Japanese graphics specialist DMP has confirmed that it is supplying the graphics core for the new Nintendo 3DS, with its 2006 vintage PICA200 GPU at the heart of the E3 showstopper.
With NVIDIA out of the picture for 3DS, we targeted DMP as the most likely suitor for the graphics acceleration gig in last week's Digital Foundry piece on the new handheld, and the PICA200 chip is an interesting choice.
In some respects it is showing its age. The design was complete five years ago, and so in terms of industry standards it is some way behind the likes of the PowerVR SGX535 found within the iPhone 3GS and iPad, and a couple of generations behind the multi-core graphics chip rumoured for the forthcoming PSP2.

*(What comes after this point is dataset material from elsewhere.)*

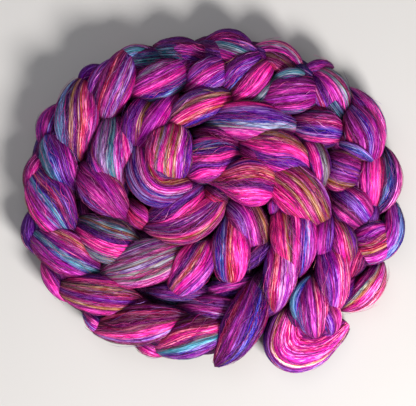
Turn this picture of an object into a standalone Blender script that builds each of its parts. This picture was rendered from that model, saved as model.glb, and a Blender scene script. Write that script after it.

PICA200 has support only for the older OpenGL ES 1.1 standard, but DMP has supplemented its capabilities with bespoke hardware extensions that allow it to handle effects such as "gaseous object rendering", soft shadows, per-pixel lighting, procedural textures and refraction mapping.
These custom extensions help mitigate the absence of the programmable pixel shaders had Nintendo opted for a graphics core with the full OpenGL ES 2.0 feature set.

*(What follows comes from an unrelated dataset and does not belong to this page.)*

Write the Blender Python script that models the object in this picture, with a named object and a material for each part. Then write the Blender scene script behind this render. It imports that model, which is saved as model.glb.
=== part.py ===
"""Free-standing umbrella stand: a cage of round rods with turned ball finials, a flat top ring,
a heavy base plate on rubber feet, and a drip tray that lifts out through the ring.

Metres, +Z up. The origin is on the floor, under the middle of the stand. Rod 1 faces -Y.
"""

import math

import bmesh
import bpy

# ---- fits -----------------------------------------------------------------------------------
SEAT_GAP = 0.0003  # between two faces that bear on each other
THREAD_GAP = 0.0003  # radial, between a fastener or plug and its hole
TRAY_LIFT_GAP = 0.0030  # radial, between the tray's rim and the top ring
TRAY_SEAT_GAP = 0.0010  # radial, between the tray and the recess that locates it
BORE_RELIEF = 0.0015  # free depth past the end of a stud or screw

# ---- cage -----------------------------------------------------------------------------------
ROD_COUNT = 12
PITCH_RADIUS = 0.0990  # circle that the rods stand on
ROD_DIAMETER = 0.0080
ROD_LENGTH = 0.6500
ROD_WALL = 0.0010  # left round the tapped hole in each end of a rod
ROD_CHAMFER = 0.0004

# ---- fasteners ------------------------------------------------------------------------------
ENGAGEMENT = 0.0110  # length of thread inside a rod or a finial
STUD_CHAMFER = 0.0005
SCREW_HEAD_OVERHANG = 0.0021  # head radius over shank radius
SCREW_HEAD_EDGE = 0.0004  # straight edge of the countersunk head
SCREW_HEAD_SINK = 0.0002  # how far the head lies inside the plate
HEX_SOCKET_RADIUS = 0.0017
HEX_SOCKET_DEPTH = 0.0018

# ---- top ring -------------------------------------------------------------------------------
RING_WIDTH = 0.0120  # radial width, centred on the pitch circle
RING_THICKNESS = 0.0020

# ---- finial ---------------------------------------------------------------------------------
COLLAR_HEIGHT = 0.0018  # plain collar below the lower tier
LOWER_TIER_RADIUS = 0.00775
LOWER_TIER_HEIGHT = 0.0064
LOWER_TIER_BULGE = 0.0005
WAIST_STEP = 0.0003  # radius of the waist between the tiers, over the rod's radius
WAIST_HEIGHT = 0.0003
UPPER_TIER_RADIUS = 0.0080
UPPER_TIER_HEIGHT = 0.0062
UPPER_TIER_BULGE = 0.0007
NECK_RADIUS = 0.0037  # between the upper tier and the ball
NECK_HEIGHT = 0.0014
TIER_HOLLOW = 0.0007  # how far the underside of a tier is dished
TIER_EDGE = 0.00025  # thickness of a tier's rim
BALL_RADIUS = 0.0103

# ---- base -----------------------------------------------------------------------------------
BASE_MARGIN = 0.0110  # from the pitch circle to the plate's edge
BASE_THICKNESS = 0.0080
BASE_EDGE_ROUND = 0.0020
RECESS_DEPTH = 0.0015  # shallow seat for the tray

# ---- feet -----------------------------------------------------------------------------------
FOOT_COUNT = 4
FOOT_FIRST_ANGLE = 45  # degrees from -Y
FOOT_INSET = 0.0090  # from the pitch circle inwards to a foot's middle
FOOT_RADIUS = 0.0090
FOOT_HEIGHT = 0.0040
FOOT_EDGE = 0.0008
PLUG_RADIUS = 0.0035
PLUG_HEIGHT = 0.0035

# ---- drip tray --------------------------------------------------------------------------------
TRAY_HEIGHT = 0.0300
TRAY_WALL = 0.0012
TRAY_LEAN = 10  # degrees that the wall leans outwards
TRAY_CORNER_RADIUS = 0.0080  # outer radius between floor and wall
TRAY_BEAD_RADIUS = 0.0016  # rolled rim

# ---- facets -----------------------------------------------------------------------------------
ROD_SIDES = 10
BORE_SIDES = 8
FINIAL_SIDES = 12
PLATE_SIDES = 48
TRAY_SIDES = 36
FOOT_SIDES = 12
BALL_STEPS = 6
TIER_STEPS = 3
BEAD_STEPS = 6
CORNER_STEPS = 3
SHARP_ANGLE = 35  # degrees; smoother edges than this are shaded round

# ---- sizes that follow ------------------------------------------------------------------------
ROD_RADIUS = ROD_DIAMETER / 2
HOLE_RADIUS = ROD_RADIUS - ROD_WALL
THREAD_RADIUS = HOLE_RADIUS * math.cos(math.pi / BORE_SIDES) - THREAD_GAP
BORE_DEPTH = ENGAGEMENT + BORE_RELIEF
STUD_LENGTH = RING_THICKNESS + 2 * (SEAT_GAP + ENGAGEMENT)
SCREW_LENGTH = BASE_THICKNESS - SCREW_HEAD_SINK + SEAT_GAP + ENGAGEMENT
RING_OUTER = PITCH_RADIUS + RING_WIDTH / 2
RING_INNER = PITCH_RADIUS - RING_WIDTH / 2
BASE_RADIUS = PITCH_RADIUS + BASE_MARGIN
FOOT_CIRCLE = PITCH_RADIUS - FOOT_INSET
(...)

DMP says that the PICA200 is capable of rendering 15.3 million polygons per second, with pixel throughput of 800 million pixels per second. While the numbers are interesting, they actually tell us very little since they all assume that the GPU is operating at its peak of 200MHz. Since Nintendo has a history of prioritising battery life, it wouldn't be surprising at all if the company downclocked the part, especially bearing in mind the relative low resolution of the screen. Nintendo 3DS renders at 800x240, essentially splitting the screen into two 400x240 images: one per eye.
Futuremark, creators of the 3DMark benchmarking tools, put together this tech demo for the PICA200 some years back:
It's an interesting demo, showing off a number of effects that the hardware is capable of, though the overall performance is somewhat beyond the existing 3DS demos, none of which have anywhere near the kind of quality in the shadows and lighting seen here. That's the beauty of tech demos: they can be created to showcase graphical features without having to incorporate game logic and characters, larger environments, and other RAM/CPU-sapping elements.

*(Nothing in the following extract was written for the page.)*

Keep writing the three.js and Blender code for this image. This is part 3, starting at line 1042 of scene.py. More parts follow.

That said, it's worth bearing in mind that almost everything we've seen on 3DS so far is first-generation code derived from actual game assets. Obviously the best is yet to come, and yet already with the likes of Resident Evil and Metal Gear Solid we are seeing some pretty impressive visuals.
DMP's PICA200 is more than just an interesting choice for the 3DS GPU. It's another example of how Nintendo has taken mature, existing tech and repurposed it into a brand new, fresh offering. With the absence of any kind of PSP2 announcement at E3, combined with the apparent lack of technical innovation on the OpenGL ES 2.0 aspects of iPhone software, Nintendo has managed to propel itself to the forefront of mobile gaming with its new offering.